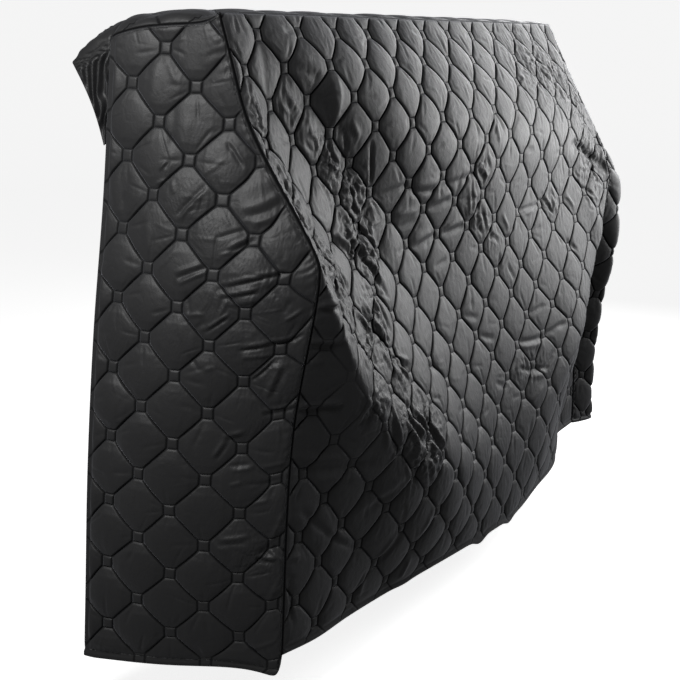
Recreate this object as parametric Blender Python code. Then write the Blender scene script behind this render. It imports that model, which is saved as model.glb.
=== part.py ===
"""A quilted cover for an upright piano: front, two sides, top and a short back flap.

Metres, +Z up. X runs along the length, the front faces -Y, and the origin is the middle of the top,
on the inner face of its cloth, where the lid of the piano holds the cover up.
"""
import bmesh
import bpy
import numpy as np
from mathutils import Vector

# ---- driving dimensions ----
LENGTH = 1.535
TOP_DEPTH = 0.21
CLOTH = 0.006            # quilted cloth, face to face
SEAM_GAP = 0.0003        # between two cloths that are sewn together
TOP_LEVEL = CLOTH / 2    # every surface below is the middle of the cloth's thickness
FRONT_Y = -TOP_DEPTH / 2
BACK_Y = TOP_DEPTH / 2

# ---- mesh ----
COLUMNS = 40             # along the length
ROWS = 24                # from the top edge down to the hem
DEPTH_STEPS = 10         # across the top, and across a side from its back edge to the seam
FLAP_STEPS = 3           # from the flap's seam to its hem
FLAP_ROWS = 4            # rows of a side's back edge that the flap is sewn to
PROFILE_SAMPLES = 240
CREASE_ANGLE = np.radians(40.0)

# ---- front ----
# Sections of the front cloth, at distances from the left seam. "out" is how far the cloth stands in
# front of the top edge and "drop" how far below it. The cloth rolls over a brow, sags into a hollow,
# breaks over a ridge, draws in at the skirt and ends at the hem.
FRONT_KNOTS = ("brow", "hollow", "ridge", "skirt", "hem")
FRONT_COLUMNS = ("at", "brow_out", "brow_drop", "hollow_out", "hollow_drop", "ridge_out", "ridge_drop",
                 "skirt_out", "skirt_drop", "hem_out", "hem_drop")
FRONT_SECTIONS = (
    (0.000, 0.018, 0.070, 0.040, 0.155, 0.176, 0.405, 0.125, 0.700, 0.100, 1.128),
    (0.100, 0.018, 0.060, 0.033, 0.170, 0.192, 0.590, 0.142, 0.800, 0.112, 1.136),
    (0.220, 0.032, 0.070, 0.042, 0.250, 0.195, 0.725, 0.155, 0.900, 0.115, 1.141),
    (0.340, 0.048, 0.090, 0.054, 0.310, 0.200, 0.830, 0.175, 0.960, 0.123, 1.146),
    (0.520, 0.080, 0.160, 0.075, 0.430, 0.202, 0.920, 0.190, 1.020, 0.151, 1.146),
    (0.710, 0.098, 0.190, 0.094, 0.480, 0.190, 0.990, 0.187, 1.060, 0.172, 1.151),
    (0.890, 0.114, 0.220, 0.113, 0.450, 0.187, 1.000, 0.187, 1.070, 0.184, 1.154),
    (1.080, 0.124, 0.240, 0.125, 0.420, 0.200, 0.900, 0.195, 1.020, 0.170, 1.146),
    (1.260, 0.131, 0.250, 0.134, 0.390, 0.212, 0.780, 0.164, 0.980, 0.153, 1.134),
    (1.400, 0.130, 0.250, 0.148, 0.370, 0.186, 0.640, 0.108, 0.930, 0.100, 1.116),
    (1.535, 0.118, 0.240, 0.147, 0.300, 0.174, 0.385, 0.104, 0.760, 0.100, 1.110),
)
RIDGE_EASE = 0.45        # below one, the profile turns more sharply over its ridge

# How far each seam of the front is pulled in towards the middle, by the share of its length.
DRAW_COLUMNS = ("share", "left", "right")
SEAM_DRAW = (
    (0.00, 0.000, 0.043),
    (0.12, 0.008, 0.038),
    (0.30, 0.020, 0.012),
    (0.60, 0.016, 0.000),
    (1.00, 0.008, 0.000),
)
DRAW_REACH = 0.25        # how far along the front that pull is felt

# ---- sides ----
# Plan sections of a side, at distances below the top. Each curve runs from the back edge through the
# middle and the cheek to the seam: "out" is outside the end of the top, "back_lag" behind its back
# edge and "cheek_behind" behind the seam, or in front of it where negative.
SIDE_COLUMNS = ("drop", "back_out", "back_lag", "mid_out", "cheek_out", "cheek_behind")
LEFT_SECTIONS = (
    (0.00, 0.030, 0.000, 0.015, 0.001, 0.032),
    (0.29, 0.060, 0.008, 0.052, 0.009, 0.050),
    (0.53, 0.098, 0.012, 0.083, 0.017, 0.057),
    (0.77, 0.122, 0.020, 0.101, 0.023, 0.053),
    (1.01, 0.135, 0.030, 0.100, 0.026, 0.052),
    (1.17, 0.144, 0.037, 0.082, 0.011, 0.052),
)
RIGHT_SECTIONS = (
    (0.00, 0.010, 0.000, 0.004, -0.012, 0.034),
    (0.20, 0.022, 0.006, 0.020, -0.004, 0.030),
    (0.34, 0.036, 0.010, 0.044, 0.026, 0.004),
    (0.42, 0.042, 0.012, 0.054, 0.046, -0.012),
    (0.60, 0.046, 0.016, 0.052, 0.044, -0.052),
    (0.80, 0.052, 0.022, 0.054, 0.045, -0.050),
    (1.00, 0.056, 0.030, 0.060, 0.060, -0.035),
    (1.15, 0.058, 0.036, 0.066, 0.085, -0.030),
)
MID_SHARE = 0.45         # where the middle and the cheek lie between the back edge and the seam
CHEEK_SHARE = 0.85
BACK_CURL = 0.006        # the back edge of a side turns in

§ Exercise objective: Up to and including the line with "BACK_Y = TOP_DEPTH / 2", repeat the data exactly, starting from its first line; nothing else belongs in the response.

§ Exercise response:
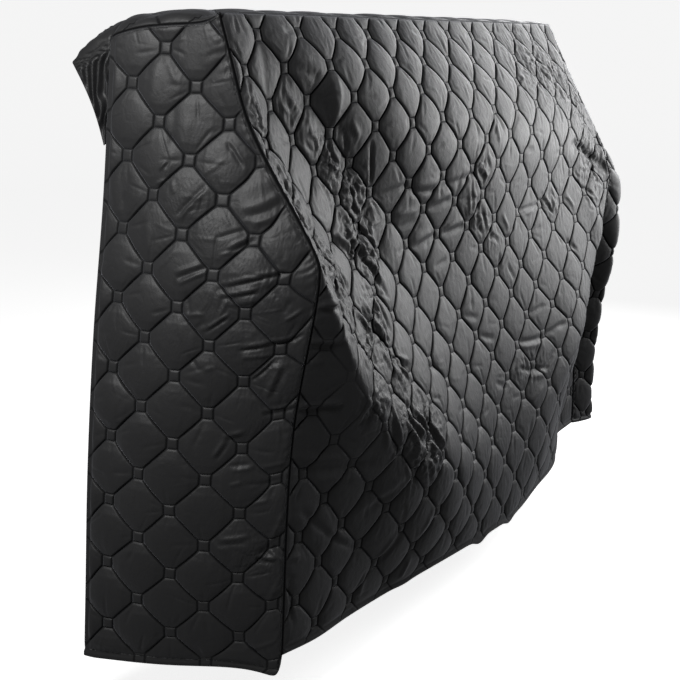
Recreate this object as parametric Blender Python code. Then write the Blender scene script behind this render. It imports that model, which is saved as model.glb.
=== part.py ===
"""A quilted cover for an upright piano: front, two sides, top and a short back flap.

Metres, +Z up. X runs along the length, the front faces -Y, and the origin is the middle of the top,
on the inner face of its cloth, where the lid of the piano holds the cover up.
"""
import bmesh
import bpy
import numpy as np
from mathutils import Vector

# ---- driving dimensions ----
LENGTH = 1.535
TOP_DEPTH = 0.21
CLOTH = 0.006            # quilted cloth, face to face
SEAM_GAP = 0.0003        # between two cloths that are sewn together
TOP_LEVEL = CLOTH / 2    # every surface below is the middle of the cloth's thickness
FRONT_Y = -TOP_DEPTH / 2
BACK_Y = TOP_DEPTH / 2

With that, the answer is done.